A Critical Issue with 300mm
This issue is very critical with 300mm wafers and 0.13 micron technology. Many of these devices sport pin counts ranging from hundreds to over 1000.
If functional (mission mode) testing is used for these components, it is difficult to test them at all, let alone in parallel.
For smaller pin counts and die, the scaling can result in fairly staggering die-per-wafer counts. It is not uncommon to hear of products with over 10,000 die on a 300mm wafer.
The functional throughput equation for SOC and other digitally dominant devices in this arena seems poor. Engineers have told me of wafer test times over 28 hours for one wafer when testing the die singly!

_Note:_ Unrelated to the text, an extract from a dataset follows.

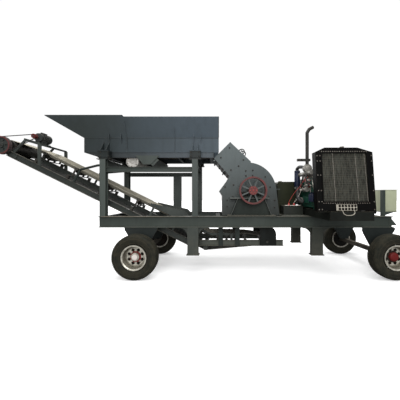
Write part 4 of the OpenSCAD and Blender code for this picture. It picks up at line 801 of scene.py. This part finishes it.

A way to attack this issue is to reduce the number of pins per device needed for test via structural test methodology.
This pin reduction requires a design that includes special, low overhead test circuits in the device. This circuitry falls into two main categories: DFT and BIST.
Both present very different implications for circuit and system design, although both are typically accessed through the same port.
The standard port is a three-pin interface: clock, data-in and data-out. Theoretically, we could design the largest devices and test them with just power, ground and this three-pin interface, called a "scan tap."
Practically, the port is usually duplicated or widened to allow for higher throughput in and out of the device. The total port interface pin count usually ranges from 3 to 64 pins.
Now, we can take the pin count of the highest capacity ATE available for digital components-1536 channels-and divide by the number of pins per device required for this scan-based test.
The number of data pins used for the ports influences the number of devices to be tested in parallel. These relationships are shown in the figure.
The Effect on Probe Cards
A related issue is the effect this produces on probe cards. In general, a high volume device requires that all the available tester and probe capacity be used to gain the greatest number of devices tested in parallel.
A lower-volume device may allow for different choices, since the cost of the high pin count probe card and interface hardware may not properly be amortized on low volume or short run devices. The latter, however, is more of an economics study instead of a technical issue, however.
Structural test with scan access, meanwhile, allows the digital component supplier the efficiency in test that only memory suppliers were able to achieve previously. This revolution has been a long time coming and will continue forward, driven by our tight economic times.